What needs to be done:
From the first line of the data below, copy each line up to the one containing "return cylinder(name, radius, *ends, RED)", and include that line too.
# Start of Data provided
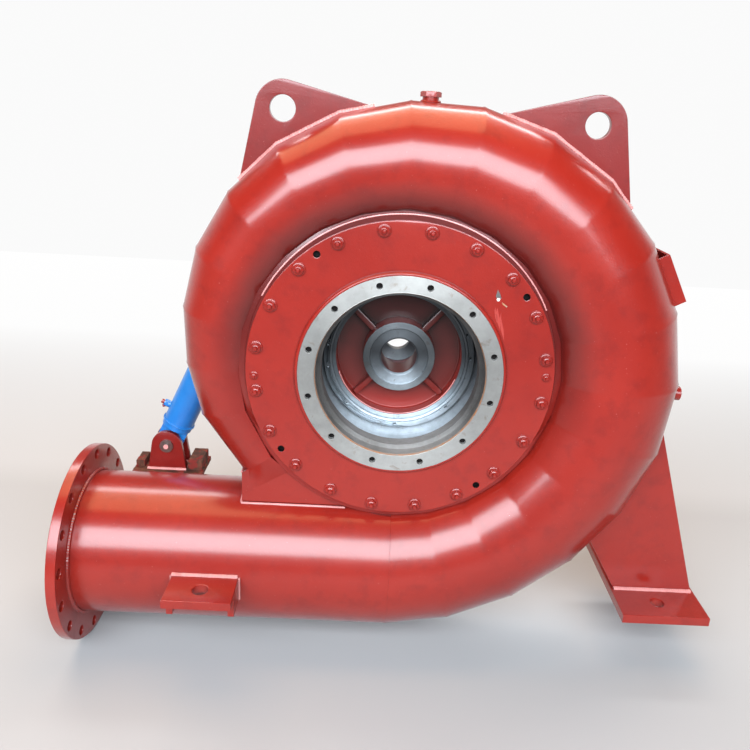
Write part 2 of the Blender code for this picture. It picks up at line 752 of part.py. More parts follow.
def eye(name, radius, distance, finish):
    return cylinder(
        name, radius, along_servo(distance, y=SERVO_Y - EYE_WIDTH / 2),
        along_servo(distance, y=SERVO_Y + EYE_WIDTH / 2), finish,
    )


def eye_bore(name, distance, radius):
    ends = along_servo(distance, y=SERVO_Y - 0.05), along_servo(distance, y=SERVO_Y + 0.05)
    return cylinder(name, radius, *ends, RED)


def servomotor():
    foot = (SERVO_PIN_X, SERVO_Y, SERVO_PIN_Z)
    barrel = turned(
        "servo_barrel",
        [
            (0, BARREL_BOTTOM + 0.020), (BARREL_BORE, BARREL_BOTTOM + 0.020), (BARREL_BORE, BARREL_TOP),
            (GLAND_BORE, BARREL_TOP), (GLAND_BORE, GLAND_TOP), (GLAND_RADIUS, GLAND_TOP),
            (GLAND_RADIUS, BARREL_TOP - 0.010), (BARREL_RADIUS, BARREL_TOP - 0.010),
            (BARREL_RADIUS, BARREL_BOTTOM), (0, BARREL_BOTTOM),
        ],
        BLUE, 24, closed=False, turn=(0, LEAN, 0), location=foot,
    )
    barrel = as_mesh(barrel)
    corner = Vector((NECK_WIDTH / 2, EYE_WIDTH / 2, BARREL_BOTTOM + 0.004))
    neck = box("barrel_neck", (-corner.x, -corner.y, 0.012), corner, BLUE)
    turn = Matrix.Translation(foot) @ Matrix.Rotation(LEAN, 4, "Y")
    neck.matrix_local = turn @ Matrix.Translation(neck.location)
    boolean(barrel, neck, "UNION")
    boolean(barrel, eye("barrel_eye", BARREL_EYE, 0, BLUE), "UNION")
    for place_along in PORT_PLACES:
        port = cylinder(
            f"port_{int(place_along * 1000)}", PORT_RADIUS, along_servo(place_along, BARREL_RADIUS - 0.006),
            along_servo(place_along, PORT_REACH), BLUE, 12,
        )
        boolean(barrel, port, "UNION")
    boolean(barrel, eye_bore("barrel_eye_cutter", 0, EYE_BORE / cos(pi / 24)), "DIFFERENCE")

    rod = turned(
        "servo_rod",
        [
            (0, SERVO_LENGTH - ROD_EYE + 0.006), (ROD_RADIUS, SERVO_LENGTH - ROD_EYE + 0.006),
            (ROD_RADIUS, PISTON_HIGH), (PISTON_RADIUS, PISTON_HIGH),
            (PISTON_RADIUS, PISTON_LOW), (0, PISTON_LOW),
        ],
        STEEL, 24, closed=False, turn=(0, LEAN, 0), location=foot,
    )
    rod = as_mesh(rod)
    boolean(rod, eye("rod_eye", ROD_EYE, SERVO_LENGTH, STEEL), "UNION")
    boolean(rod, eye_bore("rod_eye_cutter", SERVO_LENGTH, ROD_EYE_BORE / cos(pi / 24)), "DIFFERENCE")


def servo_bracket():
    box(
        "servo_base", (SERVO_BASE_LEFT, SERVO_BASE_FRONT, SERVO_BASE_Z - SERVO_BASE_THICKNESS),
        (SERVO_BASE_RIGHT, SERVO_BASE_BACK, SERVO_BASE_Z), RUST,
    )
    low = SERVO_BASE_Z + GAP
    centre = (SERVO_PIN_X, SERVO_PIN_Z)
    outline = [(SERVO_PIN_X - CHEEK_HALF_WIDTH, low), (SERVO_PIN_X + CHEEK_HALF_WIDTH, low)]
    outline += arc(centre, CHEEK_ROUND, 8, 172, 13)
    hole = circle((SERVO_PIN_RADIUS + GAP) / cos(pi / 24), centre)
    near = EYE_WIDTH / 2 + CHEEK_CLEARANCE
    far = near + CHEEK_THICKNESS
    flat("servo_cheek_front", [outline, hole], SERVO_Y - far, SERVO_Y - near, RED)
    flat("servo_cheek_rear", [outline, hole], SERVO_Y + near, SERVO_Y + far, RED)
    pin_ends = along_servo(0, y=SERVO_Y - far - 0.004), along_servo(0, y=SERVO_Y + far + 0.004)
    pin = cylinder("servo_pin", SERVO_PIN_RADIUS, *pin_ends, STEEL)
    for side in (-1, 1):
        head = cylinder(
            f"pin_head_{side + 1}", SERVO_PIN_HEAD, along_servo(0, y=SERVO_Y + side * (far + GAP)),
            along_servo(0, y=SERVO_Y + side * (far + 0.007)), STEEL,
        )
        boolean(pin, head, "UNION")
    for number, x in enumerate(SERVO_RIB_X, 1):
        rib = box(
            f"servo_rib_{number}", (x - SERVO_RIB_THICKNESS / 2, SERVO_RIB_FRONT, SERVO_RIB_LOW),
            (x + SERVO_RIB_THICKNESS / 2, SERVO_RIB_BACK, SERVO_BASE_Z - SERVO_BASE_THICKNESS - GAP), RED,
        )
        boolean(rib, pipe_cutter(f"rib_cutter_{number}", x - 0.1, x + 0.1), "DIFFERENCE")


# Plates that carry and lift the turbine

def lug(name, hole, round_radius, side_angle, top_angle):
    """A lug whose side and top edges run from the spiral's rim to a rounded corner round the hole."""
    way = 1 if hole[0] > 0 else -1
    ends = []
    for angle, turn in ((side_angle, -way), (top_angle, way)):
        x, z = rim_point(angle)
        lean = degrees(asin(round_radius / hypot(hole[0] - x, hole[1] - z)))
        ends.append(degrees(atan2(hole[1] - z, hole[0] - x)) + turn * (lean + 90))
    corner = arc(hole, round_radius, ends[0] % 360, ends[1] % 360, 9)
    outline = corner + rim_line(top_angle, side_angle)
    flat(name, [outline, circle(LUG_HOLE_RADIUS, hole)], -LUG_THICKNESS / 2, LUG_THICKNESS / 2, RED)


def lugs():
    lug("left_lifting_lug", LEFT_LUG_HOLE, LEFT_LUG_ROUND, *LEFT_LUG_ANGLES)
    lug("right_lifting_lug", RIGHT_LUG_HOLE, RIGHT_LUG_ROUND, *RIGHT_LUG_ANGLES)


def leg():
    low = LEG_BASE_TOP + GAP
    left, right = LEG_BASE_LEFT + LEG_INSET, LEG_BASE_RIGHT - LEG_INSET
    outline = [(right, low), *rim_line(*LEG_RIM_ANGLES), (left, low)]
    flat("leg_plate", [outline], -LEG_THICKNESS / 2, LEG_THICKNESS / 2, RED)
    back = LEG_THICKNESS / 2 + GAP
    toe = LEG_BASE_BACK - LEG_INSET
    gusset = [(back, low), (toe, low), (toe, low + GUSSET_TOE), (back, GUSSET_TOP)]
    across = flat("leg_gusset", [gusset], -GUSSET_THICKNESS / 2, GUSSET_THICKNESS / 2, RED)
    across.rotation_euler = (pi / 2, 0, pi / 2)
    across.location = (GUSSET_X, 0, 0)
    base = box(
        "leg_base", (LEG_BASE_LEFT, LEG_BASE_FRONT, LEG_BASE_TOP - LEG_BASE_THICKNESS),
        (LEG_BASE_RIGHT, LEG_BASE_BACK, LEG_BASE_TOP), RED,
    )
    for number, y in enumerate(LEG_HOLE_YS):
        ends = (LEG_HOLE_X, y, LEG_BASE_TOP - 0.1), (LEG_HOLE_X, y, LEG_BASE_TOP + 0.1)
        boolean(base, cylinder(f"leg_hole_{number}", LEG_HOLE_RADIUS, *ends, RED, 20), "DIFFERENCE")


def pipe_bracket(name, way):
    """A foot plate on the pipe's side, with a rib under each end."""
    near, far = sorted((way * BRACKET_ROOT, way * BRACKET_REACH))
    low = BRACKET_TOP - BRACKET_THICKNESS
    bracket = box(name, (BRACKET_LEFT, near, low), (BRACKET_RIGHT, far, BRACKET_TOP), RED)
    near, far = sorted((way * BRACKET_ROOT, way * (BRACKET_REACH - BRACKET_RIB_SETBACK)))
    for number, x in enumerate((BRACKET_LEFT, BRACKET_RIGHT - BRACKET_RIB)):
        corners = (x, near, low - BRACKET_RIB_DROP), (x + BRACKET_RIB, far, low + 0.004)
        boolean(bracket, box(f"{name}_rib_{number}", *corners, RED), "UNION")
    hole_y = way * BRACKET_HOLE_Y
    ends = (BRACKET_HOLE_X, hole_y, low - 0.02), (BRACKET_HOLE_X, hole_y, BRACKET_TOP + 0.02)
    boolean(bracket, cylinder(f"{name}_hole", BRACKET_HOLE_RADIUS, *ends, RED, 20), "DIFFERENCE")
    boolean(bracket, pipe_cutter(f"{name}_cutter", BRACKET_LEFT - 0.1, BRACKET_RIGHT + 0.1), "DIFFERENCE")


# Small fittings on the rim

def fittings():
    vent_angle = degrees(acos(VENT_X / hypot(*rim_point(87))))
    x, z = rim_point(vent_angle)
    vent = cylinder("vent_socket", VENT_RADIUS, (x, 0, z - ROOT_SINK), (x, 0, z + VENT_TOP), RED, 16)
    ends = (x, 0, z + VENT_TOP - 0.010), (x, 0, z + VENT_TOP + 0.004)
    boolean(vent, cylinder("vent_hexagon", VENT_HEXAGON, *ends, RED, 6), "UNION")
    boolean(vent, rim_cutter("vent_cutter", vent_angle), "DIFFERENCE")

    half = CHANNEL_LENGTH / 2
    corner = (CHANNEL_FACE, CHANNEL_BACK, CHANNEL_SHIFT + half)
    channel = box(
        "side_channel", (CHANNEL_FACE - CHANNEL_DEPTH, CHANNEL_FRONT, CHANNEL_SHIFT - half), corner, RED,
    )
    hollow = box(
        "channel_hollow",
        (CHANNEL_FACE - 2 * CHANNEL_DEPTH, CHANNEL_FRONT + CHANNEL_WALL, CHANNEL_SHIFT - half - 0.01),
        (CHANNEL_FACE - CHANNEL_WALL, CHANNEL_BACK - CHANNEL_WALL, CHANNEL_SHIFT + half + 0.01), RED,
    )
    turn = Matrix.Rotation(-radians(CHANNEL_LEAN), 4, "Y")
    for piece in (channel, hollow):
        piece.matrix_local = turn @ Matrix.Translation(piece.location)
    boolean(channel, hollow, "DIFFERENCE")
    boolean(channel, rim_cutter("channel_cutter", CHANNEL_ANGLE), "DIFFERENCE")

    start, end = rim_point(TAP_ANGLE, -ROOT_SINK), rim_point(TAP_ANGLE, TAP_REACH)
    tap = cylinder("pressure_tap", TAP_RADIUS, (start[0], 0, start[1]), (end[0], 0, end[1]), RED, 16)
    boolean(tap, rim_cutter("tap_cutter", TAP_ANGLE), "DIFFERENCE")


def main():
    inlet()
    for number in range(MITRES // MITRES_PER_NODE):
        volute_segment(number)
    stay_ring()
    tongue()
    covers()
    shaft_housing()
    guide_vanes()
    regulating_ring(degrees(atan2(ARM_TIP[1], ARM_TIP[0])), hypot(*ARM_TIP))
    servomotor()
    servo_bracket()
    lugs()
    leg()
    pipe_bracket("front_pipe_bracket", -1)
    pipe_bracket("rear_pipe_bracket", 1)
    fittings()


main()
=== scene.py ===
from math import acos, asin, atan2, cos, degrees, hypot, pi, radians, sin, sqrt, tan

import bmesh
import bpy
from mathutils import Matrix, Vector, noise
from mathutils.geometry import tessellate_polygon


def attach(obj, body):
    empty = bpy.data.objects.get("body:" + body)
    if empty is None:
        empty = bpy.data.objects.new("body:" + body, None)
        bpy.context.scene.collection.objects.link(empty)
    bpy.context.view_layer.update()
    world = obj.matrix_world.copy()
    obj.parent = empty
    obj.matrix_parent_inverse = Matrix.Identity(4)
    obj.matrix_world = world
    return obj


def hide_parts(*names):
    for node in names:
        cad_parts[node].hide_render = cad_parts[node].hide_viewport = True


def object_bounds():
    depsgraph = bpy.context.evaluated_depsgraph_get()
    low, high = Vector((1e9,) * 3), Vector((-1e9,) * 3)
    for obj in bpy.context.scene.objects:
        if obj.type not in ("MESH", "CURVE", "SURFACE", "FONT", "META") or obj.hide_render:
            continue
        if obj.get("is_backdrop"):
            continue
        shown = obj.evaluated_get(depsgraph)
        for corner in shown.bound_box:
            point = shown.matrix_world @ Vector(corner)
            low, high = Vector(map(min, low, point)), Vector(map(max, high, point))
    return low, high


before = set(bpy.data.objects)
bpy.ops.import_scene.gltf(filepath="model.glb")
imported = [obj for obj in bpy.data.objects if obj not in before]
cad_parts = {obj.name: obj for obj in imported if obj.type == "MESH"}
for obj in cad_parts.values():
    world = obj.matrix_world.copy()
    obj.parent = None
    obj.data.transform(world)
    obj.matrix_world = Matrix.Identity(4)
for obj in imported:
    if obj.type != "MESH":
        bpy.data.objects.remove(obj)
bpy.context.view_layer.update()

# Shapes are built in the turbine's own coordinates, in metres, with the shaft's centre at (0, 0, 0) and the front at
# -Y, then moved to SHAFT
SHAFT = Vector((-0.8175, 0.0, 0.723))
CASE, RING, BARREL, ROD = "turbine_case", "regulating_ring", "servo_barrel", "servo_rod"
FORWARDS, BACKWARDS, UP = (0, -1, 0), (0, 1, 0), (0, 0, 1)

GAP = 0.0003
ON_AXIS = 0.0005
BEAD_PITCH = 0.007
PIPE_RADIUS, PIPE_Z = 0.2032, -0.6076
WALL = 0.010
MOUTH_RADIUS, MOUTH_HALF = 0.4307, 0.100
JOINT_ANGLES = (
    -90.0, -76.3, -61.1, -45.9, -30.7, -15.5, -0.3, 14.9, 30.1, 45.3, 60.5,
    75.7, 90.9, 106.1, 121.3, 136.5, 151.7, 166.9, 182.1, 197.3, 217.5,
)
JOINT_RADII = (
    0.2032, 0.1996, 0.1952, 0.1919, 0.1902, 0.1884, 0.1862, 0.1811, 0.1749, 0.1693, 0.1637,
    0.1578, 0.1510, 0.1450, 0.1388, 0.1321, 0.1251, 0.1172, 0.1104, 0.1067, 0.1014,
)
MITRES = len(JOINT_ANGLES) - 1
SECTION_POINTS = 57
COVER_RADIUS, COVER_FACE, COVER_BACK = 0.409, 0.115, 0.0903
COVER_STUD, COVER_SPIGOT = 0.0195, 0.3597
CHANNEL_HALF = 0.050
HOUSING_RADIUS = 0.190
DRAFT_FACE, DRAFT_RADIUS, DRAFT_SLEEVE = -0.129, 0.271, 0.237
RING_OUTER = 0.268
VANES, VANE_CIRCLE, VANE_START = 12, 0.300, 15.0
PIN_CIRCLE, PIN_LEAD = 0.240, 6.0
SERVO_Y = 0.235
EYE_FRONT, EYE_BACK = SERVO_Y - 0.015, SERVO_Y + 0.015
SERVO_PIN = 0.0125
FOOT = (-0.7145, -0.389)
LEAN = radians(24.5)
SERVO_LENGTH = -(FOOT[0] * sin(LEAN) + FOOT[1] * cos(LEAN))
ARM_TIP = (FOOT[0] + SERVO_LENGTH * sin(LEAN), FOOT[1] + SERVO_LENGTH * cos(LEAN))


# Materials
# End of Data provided
Written reply:
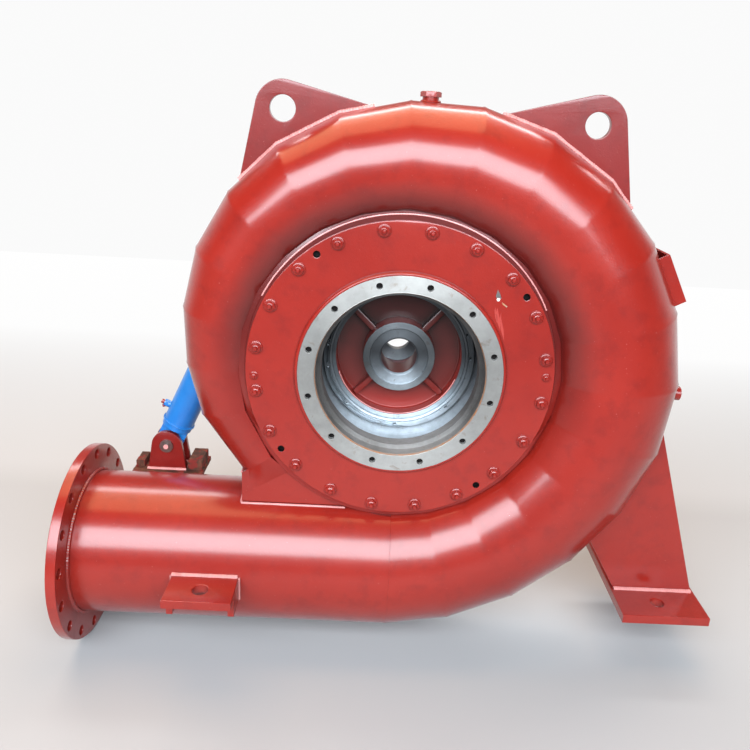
Write part 2 of the Blender code for this picture. It picks up at line 752 of part.py. More parts follow.
def eye(name, radius, distance, finish):
    return cylinder(
        name, radius, along_servo(distance, y=SERVO_Y - EYE_WIDTH / 2),
        along_servo(distance, y=SERVO_Y + EYE_WIDTH / 2), finish,
    )


def eye_bore(name, distance, radius):
    ends = along_servo(distance, y=SERVO_Y - 0.05), along_servo(distance, y=SERVO_Y + 0.05)
    return cylinder(name, radius, *ends, RED)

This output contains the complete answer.